■ WHAT YOU ARE ASKED TO DO: Write the data out again exactly, dropping any images it holds.

===== DATA FOR PROCESSING =====

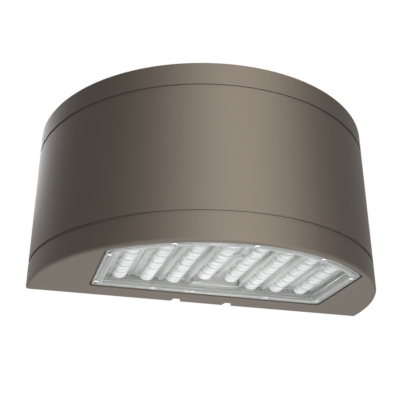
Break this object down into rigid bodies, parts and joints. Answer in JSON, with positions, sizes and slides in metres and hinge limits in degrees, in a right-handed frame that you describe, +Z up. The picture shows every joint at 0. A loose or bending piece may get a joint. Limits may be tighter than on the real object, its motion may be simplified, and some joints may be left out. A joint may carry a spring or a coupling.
{
  "type": "wall pack light",
  "caption": "Half-round bronze wall pack light with a lensed LED panel underneath; the housing hinges up from its wall plate.",
  "frame": {"origin": "centre of the wire entry in the wall plate, on the wall plane", "axes": "+Y into the wall, -Y to the round front, +Z up, +X to the right seen from the front"},
  "size_m": [0.381, 0.194, 0.1868],
  "materials": {
    "bronze_powder_coat": "satin dark bronze powder coat with a fine texture",
    "clear_lens": "clear moulded polycarbonate, gloss",
    "stainless": "bright stainless steel",
    "black_rubber": "matt silicone rubber",
    "white_silicone": "satin white silicone",
    "white_board": "white solder mask",
    "led_chip": "phosphor under silicone",
    "cream_plastic": "satin cream plastic",
    "grey_pad": "matt silicone pad",
    "cast_aluminium": "bare die-cast",
    "zinc_steel": "zinc-plated sheet",
    "green_screw": "green-dyed zinc",
    "driver_can": "satin white enamel",
    "dark_plastic": "matt moulded",
    "red_lead": "satin insulation",
    "blue_lead": "satin insulation",
    "black_lead": "satin insulation"
  },
  "bodies": {
    "wall_bracket": {"wall_plate": "bronze_powder_coat", "edge_gasket": "black_rubber", "wall_gasket": "black_rubber", "wire_bushing": "black_rubber", "ground_washer": "zinc_steel", "ground_screw": "green_screw"},
    "closing_screw_right": {"closing_screw_right": "stainless"},
    "closing_screw_left": {"closing_screw_left": "stainless"},
    "housing": {"housing": "bronze_powder_coat", "hinge_pins": "stainless", "lens": "clear_lens", "lens_gasket": "white_silicone", "lens_screws": "stainless", "led_board": "white_board", "led_chips": "led_chip", "board_connector": "cream_plastic", "optic_screws": "stainless", "thermal_pad": "grey_pad", "heat_sink": "cast_aluminium", "lead_grommet": "black_rubber", "heat_sink_screws": "stainless", "driver_bracket": "zinc_steel", "bracket_screws": "stainless", "driver": "driver_can", "surge_protector": "dark_plastic", "terminal_block": "cream_plastic", "lead_positive": "red_lead", "lead_negative": "blue_lead", "supply_leads": "black_lead"}
  },
  "joints": [
    {"name": "housing_hinge", "type": "hinge", "parent": "wall_bracket", "child": "housing", "pos_m": [0, -0.018, 0.0844], "axis": [-1, 0, 0], "range_deg": [0, 88]},
    {"name": "closing_screw_right_turn", "type": "hinge", "parent": "wall_bracket", "child": "closing_screw_right", "pos_m": [0.0295, -0.007, -0.0797], "axis": [0, 0, -1], "continuous": true},
    {"name": "closing_screw_left_turn", "type": "hinge", "parent": "wall_bracket", "child": "closing_screw_left", "pos_m": [-0.0295, -0.007, -0.0797], "axis": [0, 0, -1], "continuous": true}
  ]
}
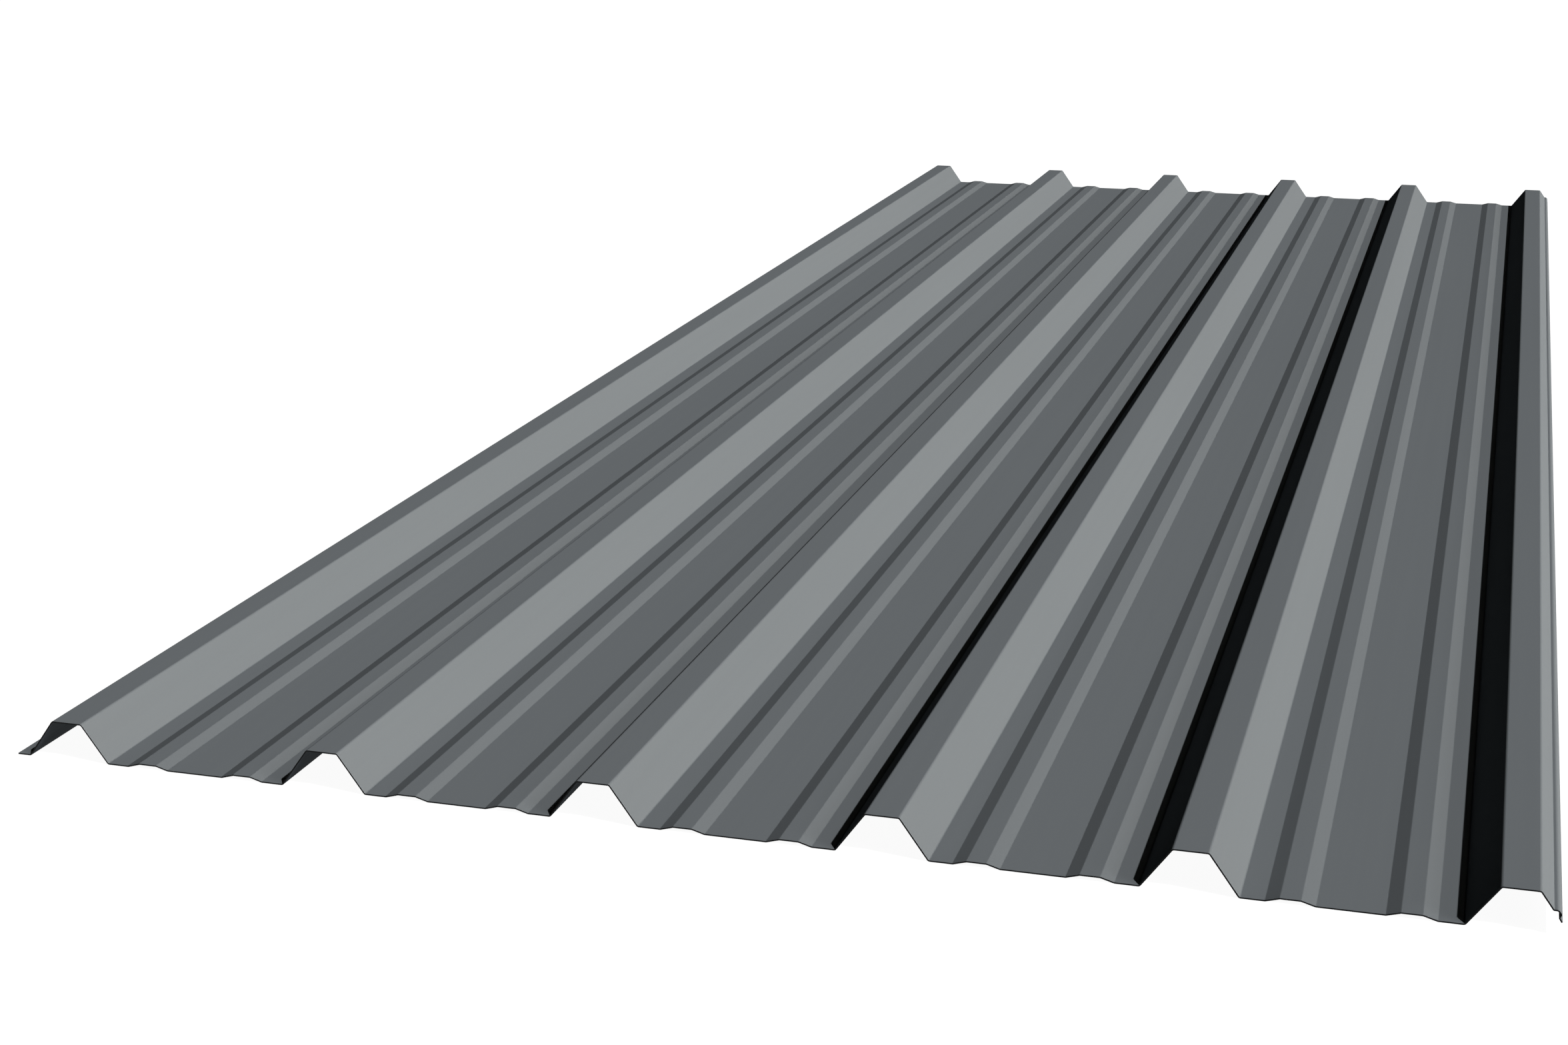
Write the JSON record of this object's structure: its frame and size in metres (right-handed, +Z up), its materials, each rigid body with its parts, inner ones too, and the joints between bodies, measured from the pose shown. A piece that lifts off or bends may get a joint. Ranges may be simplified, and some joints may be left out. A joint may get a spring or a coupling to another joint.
{
  "type": "corrugated metal sheet",
  "caption": "Long steel roofing sheet with a trapezoidal profile: high crowns, low stiffening ribs in flat pans, a plain foot on one side and a beaded lap edge on the other.",
  "frame": {"origin": "on the underside of the middle pan, at the middle of its flat and halfway along the sheet", "axes": "+Y along the sheet, +Z up out of the pans towards the crowns, +X across the sheet towards the beaded lap edge"},
  "size_m": [1.067, 2.85, 0.0285],
  "materials": {
    "painted_steel": "matte"
  },
  "bodies": {
    "root": {"corrugated_sheet": "painted_steel"}
  },
  "joints": []
}
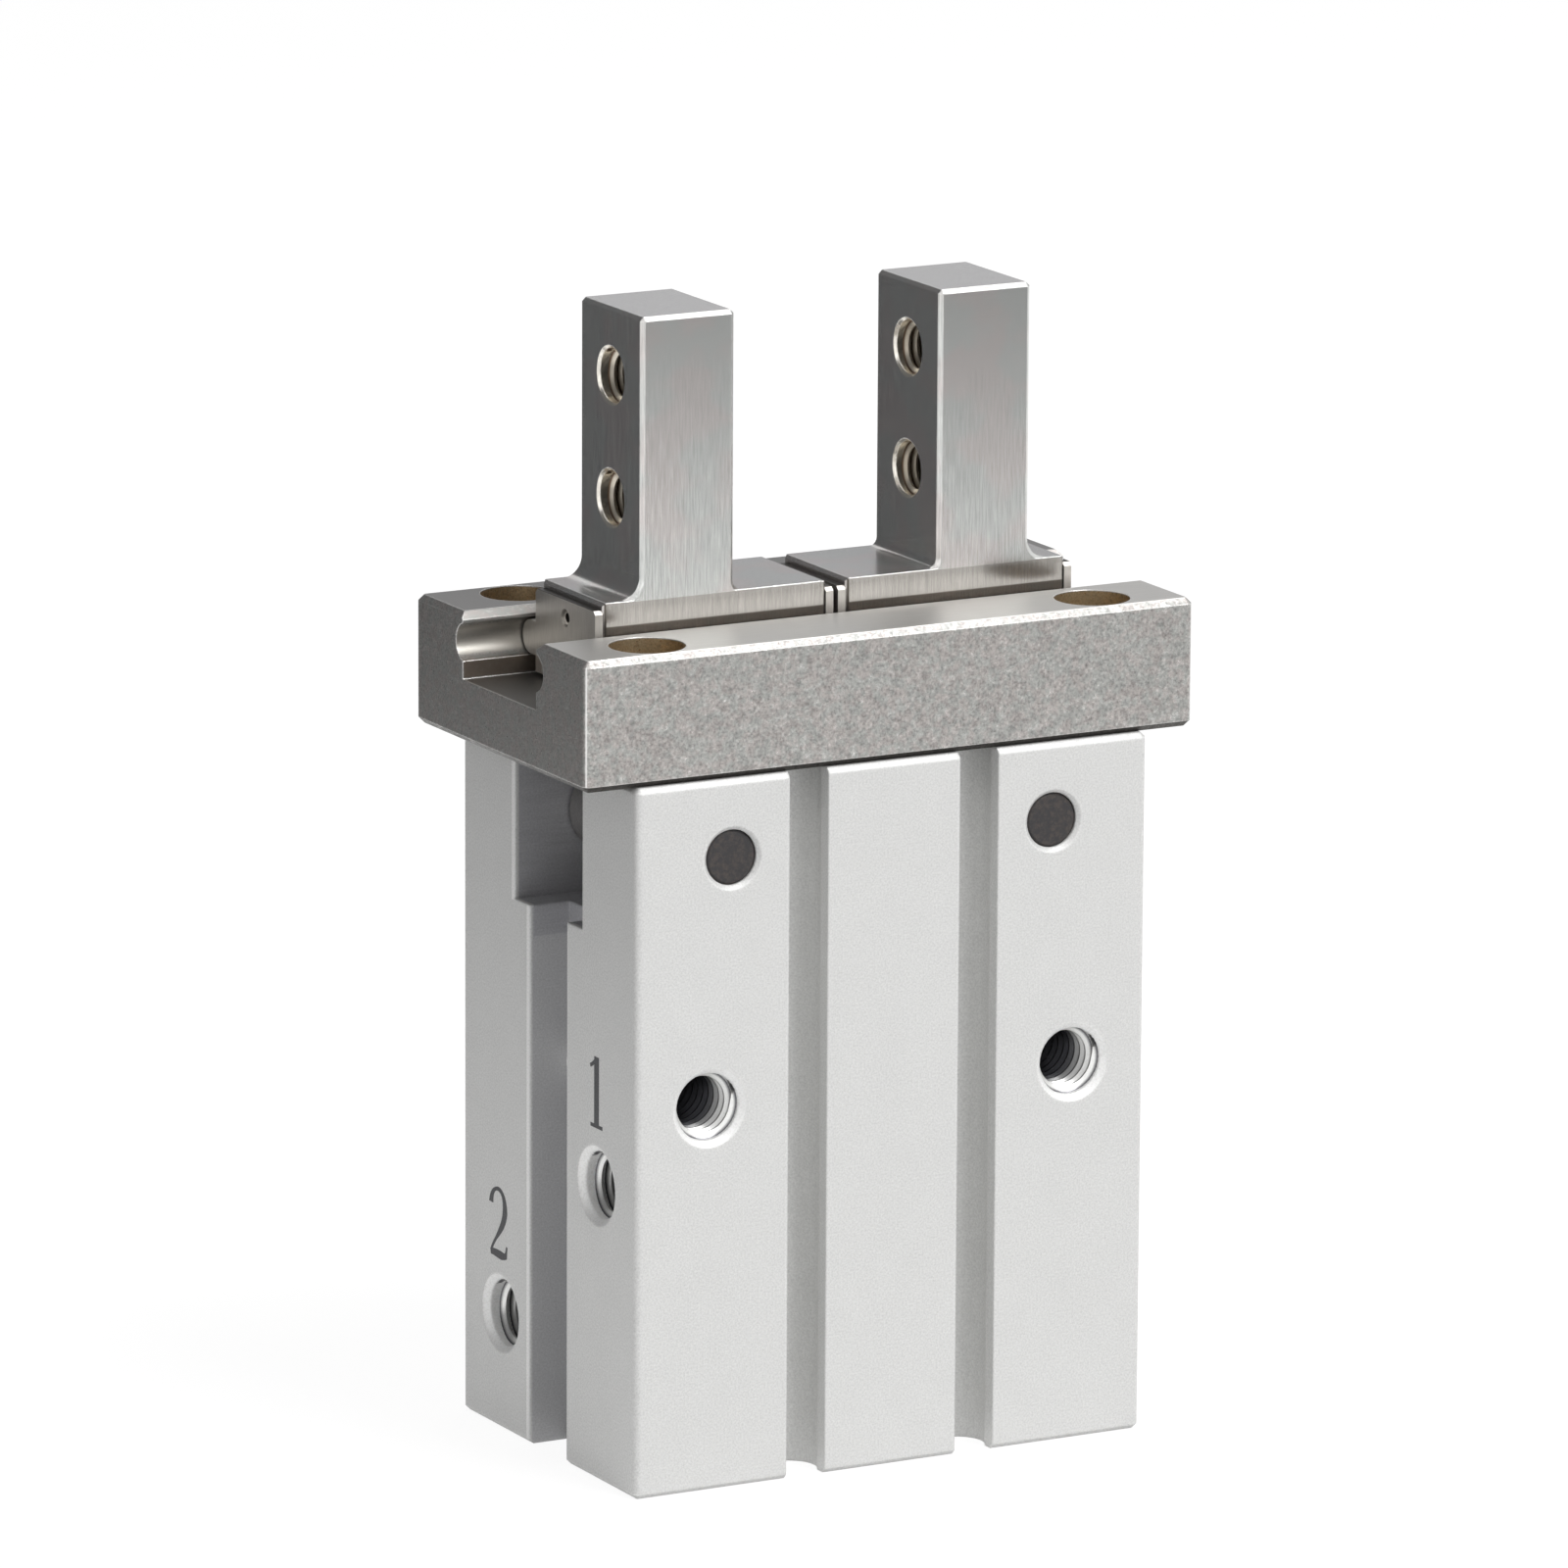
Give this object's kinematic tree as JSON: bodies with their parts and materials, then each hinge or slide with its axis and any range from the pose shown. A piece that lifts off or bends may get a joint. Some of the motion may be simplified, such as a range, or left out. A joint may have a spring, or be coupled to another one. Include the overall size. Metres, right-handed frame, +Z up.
{
  "type": "pneumatic parallel gripper",
  "caption": "Small double-acting air gripper: a piston swings two levers that slide two fingers apart and together on a ball rail, to grip by parallel jaws.",
  "frame": {"origin": "centre of the housing's bottom face, on the cylinder's axis", "axes": "+Z up along the cylinder to the fingertips, X the way the fingers travel, -Y the front with the two pin plugs; the air ports are on the -X face"},
  "size_m": [0.05, 0.0276, 0.085],
  "materials": {
    "anodised_body": "fine blasted and clear anodised",
    "rail_steel": "hardened steel, fine mottled grey with ground edges",
    "finger_steel": "ground stainless steel with an upright grain",
    "plate_steel": "stamped stainless sheet",
    "ball_steel": "polished bearing balls",
    "pin_steel": "ground and polished",
    "lever_steel": "hardened steel, oiled",
    "screw_steel": "steel screws, lightly oiled",
    "spring_steel": "dark spring steel",
    "cap_aluminium": "turned and clear anodised",
    "bush_bronze": "sintered bearing bush",
    "seal_rubber": "moulded nitrile rubber",
    "magnet_rubber": "rubber-bonded magnet",
    "bumper_urethane": "cast urethane",
    "plug_resin": "black resin, moulded"
  },
  "bodies": {
    "housing": {"body_block": "anodised_body", "guide_rail": "rail_steel", "rail_screws": "screw_steel", "head_cap": "cap_aluminium", "cap_gasket": "seal_rubber", "retaining_ring": "spring_steel", "cap_bumper": "bumper_urethane", "rod_bush": "bush_bronze", "rod_seal": "seal_rubber", "seal_retainer": "spring_steel", "lever_pins": "pin_steel", "pin_plugs": "plug_resin"},
    "piston_unit": {"piston": "cap_aluminium", "piston_seal": "seal_rubber", "magnet_ring": "magnet_rubber", "piston_rod": "pin_steel", "piston_screw": "screw_steel", "rod_joint": "lever_steel", "joint_rollers": "pin_steel"},
    "left_finger": {"finger_left": "finger_steel", "outer_end_plate_left": "plate_steel", "inner_end_plate_left": "plate_steel", "steel_balls_left": "ball_steel", "plate_pins_left": "pin_steel"},
    "right_finger": {"finger_right": "finger_steel", "outer_end_plate_right": "plate_steel", "inner_end_plate_right": "plate_steel", "steel_balls_right": "ball_steel", "plate_pins_right": "pin_steel"},
    "left_lever": {"lever_left": "lever_steel"},
    "right_lever": {"lever_right": "lever_steel"}
  },
  "joints": [
    {"name": "piston_slide", "type": "slide", "parent": "housing", "child": "piston_unit", "axis": [0, 0, 1], "range_m": [0, 0.00417]},
    {"name": "left_finger_slide", "type": "slide", "parent": "housing", "child": "left_finger", "axis": [-1, 0, 0], "range_m": [0, 0.005]},
    {"name": "right_finger_slide", "type": "slide", "parent": "housing", "child": "right_finger", "axis": [1, 0, 0], "range_m": [0, 0.005]},
    {"name": "left_lever_pivot", "type": "hinge", "parent": "housing", "child": "left_lever", "pos_m": [-0.0132, 0, 0.0469], "axis": [0, -1, 0], "range_deg": [0, 24.05]},
    {"name": "right_lever_pivot", "type": "hinge", "parent": "housing", "child": "right_lever", "pos_m": [0.0132, 0, 0.0469], "axis": [0, 1, 0], "range_deg": [0, 24.05]}
  ],
  "couplings": [
    {"joint": "left_finger_slide", "follows": "piston_slide", "ratio": 1.1976},
    {"joint": "right_finger_slide", "follows": "piston_slide", "ratio": 1.1976},
    {"joint": "left_lever_pivot", "follows": "piston_slide", "rad_per_m": 100.54},
    {"joint": "right_lever_pivot", "follows": "piston_slide", "rad_per_m": 100.54}
  ]
}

=====

■ SOLUTION TO THE EXERCISE:
Break this object down into rigid bodies, parts and joints. Answer in JSON, with positions, sizes and slides in metres and hinge limits in degrees, in a right-handed frame that you describe, +Z up. The picture shows every joint at 0. A loose or bending piece may get a joint. Limits may be tighter than on the real object, its motion may be simplified, and some joints may be left out. A joint may carry a spring or a coupling.
{
  "type": "wall pack light",
  "caption": "Half-round bronze wall pack light with a lensed LED panel underneath; the housing hinges up from its wall plate.",
  "frame": {"origin": "centre of the wire entry in the wall plate, on the wall plane", "axes": "+Y into the wall, -Y to the round front, +Z up, +X to the right seen from the front"},
  "size_m": [0.381, 0.194, 0.1868],
  "materials": {
    "bronze_powder_coat": "satin dark bronze powder coat with a fine texture",
    "clear_lens": "clear moulded polycarbonate, gloss",
    "stainless": "bright stainless steel",
    "black_rubber": "matt silicone rubber",
    "white_silicone": "satin white silicone",
    "white_board": "white solder mask",
    "led_chip": "phosphor under silicone",
    "cream_plastic": "satin cream plastic",
    "grey_pad": "matt silicone pad",
    "cast_aluminium": "bare die-cast",
    "zinc_steel": "zinc-plated sheet",
    "green_screw": "green-dyed zinc",
    "driver_can": "satin white enamel",
    "dark_plastic": "matt moulded",
    "red_lead": "satin insulation",
    "blue_lead": "satin insulation",
    "black_lead": "satin insulation"
  },
  "bodies": {
    "wall_bracket": {"wall_plate": "bronze_powder_coat", "edge_gasket": "black_rubber", "wall_gasket": "black_rubber", "wire_bushing": "black_rubber", "ground_washer": "zinc_steel", "ground_screw": "green_screw"},
    "closing_screw_right": {"closing_screw_right": "stainless"},
    "closing_screw_left": {"closing_screw_left": "stainless"},
    "housing": {"housing": "bronze_powder_coat", "hinge_pins": "stainless", "lens": "clear_lens", "lens_gasket": "white_silicone", "lens_screws": "stainless", "led_board": "white_board", "led_chips": "led_chip", "board_connector": "cream_plastic", "optic_screws": "stainless", "thermal_pad": "grey_pad", "heat_sink": "cast_aluminium", "lead_grommet": "black_rubber", "heat_sink_screws": "stainless", "driver_bracket": "zinc_steel", "bracket_screws": "stainless", "driver": "driver_can", "surge_protector": "dark_plastic", "terminal_block": "cream_plastic", "lead_positive": "red_lead", "lead_negative": "blue_lead", "supply_leads": "black_lead"}
  },
  "joints": [
    {"name": "housing_hinge", "type": "hinge", "parent": "wall_bracket", "child": "housing", "pos_m": [0, -0.018, 0.0844], "axis": [-1, 0, 0], "range_deg": [0, 88]},
    {"name": "closing_screw_right_turn", "type": "hinge", "parent": "wall_bracket", "child": "closing_screw_right", "pos_m": [0.0295, -0.007, -0.0797], "axis": [0, 0, -1], "continuous": true},
    {"name": "closing_screw_left_turn", "type": "hinge", "parent": "wall_bracket", "child": "closing_screw_left", "pos_m": [-0.0295, -0.007, -0.0797], "axis": [0, 0, -1], "continuous": true}
  ]
}
Write the JSON record of this object's structure: its frame and size in metres (right-handed, +Z up), its materials, each rigid body with its parts, inner ones too, and the joints between bodies, measured from the pose shown. A piece that lifts off or bends may get a joint. Ranges may be simplified, and some joints may be left out. A joint may get a spring or a coupling to another joint.
{
  "type": "corrugated metal sheet",
  "caption": "Long steel roofing sheet with a trapezoidal profile: high crowns, low stiffening ribs in flat pans, a plain foot on one side and a beaded lap edge on the other.",
  "frame": {"origin": "on the underside of the middle pan, at the middle of its flat and halfway along the sheet", "axes": "+Y along the sheet, +Z up out of the pans towards the crowns, +X across the sheet towards the beaded lap edge"},
  "size_m": [1.067, 2.85, 0.0285],
  "materials": {
    "painted_steel": "matte"
  },
  "bodies": {
    "root": {"corrugated_sheet": "painted_steel"}
  },
  "joints": []
}
Give this object's kinematic tree as JSON: bodies with their parts and materials, then each hinge or slide with its axis and any range from the pose shown. A piece that lifts off or bends may get a joint. Some of the motion may be simplified, such as a range, or left out. A joint may have a spring, or be coupled to another one. Include the overall size. Metres, right-handed frame, +Z up.
{
  "type": "pneumatic parallel gripper",
  "caption": "Small double-acting air gripper: a piston swings two levers that slide two fingers apart and together on a ball rail, to grip by parallel jaws.",
  "frame": {"origin": "centre of the housing's bottom face, on the cylinder's axis", "axes": "+Z up along the cylinder to the fingertips, X the way the fingers travel, -Y the front with the two pin plugs; the air ports are on the -X face"},
  "size_m": [0.05, 0.0276, 0.085],
  "materials": {
    "anodised_body": "fine blasted and clear anodised",
    "rail_steel": "hardened steel, fine mottled grey with ground edges",
    "finger_steel": "ground stainless steel with an upright grain",
    "plate_steel": "stamped stainless sheet",
    "ball_steel": "polished bearing balls",
    "pin_steel": "ground and polished",
    "lever_steel": "hardened steel, oiled",
    "screw_steel": "steel screws, lightly oiled",
    "spring_steel": "dark spring steel",
    "cap_aluminium": "turned and clear anodised",
    "bush_bronze": "sintered bearing bush",
    "seal_rubber": "moulded nitrile rubber",
    "magnet_rubber": "rubber-bonded magnet",
    "bumper_urethane": "cast urethane",
    "plug_resin": "black resin, moulded"
  },
  "bodies": {
    "housing": {"body_block": "anodised_body", "guide_rail": "rail_steel", "rail_screws": "screw_steel", "head_cap": "cap_aluminium", "cap_gasket": "seal_rubber", "retaining_ring": "spring_steel", "cap_bumper": "bumper_urethane", "rod_bush": "bush_bronze", "rod_seal": "seal_rubber", "seal_retainer": "spring_steel", "lever_pins": "pin_steel", "pin_plugs": "plug_resin"},
    "piston_unit": {"piston": "cap_aluminium", "piston_seal": "seal_rubber", "magnet_ring": "magnet_rubber", "piston_rod": "pin_steel", "piston_screw": "screw_steel", "rod_joint": "lever_steel", "joint_rollers": "pin_steel"},
    "left_finger": {"finger_left": "finger_steel", "outer_end_plate_left": "plate_steel", "inner_end_plate_left": "plate_steel", "steel_balls_left": "ball_steel", "plate_pins_left": "pin_steel"},
    "right_finger": {"finger_right": "finger_steel", "outer_end_plate_right": "plate_steel", "inner_end_plate_right": "plate_steel", "steel_balls_right": "ball_steel", "plate_pins_right": "pin_steel"},
    "left_lever": {"lever_left": "lever_steel"},
    "right_lever": {"lever_right": "lever_steel"}
  },
  "joints": [
    {"name": "piston_slide", "type": "slide", "parent": "housing", "child": "piston_unit", "axis": [0, 0, 1], "range_m": [0, 0.00417]},
    {"name": "left_finger_slide", "type": "slide", "parent": "housing", "child": "left_finger", "axis": [-1, 0, 0], "range_m": [0, 0.005]},
    {"name": "right_finger_slide", "type": "slide", "parent": "housing", "child": "right_finger", "axis": [1, 0, 0], "range_m": [0, 0.005]},
    {"name": "left_lever_pivot", "type": "hinge", "parent": "housing", "child": "left_lever", "pos_m": [-0.0132, 0, 0.0469], "axis": [0, -1, 0], "range_deg": [0, 24.05]},
    {"name": "right_lever_pivot", "type": "hinge", "parent": "housing", "child": "right_lever", "pos_m": [0.0132, 0, 0.0469], "axis": [0, 1, 0], "range_deg": [0, 24.05]}
  ],
  "couplings": [
    {"joint": "left_finger_slide", "follows": "piston_slide", "ratio": 1.1976},
    {"joint": "right_finger_slide", "follows": "piston_slide", "ratio": 1.1976},
    {"joint": "left_lever_pivot", "follows": "piston_slide", "rad_per_m": 100.54},
    {"joint": "right_lever_pivot", "follows": "piston_slide", "rad_per_m": 100.54}
  ]
}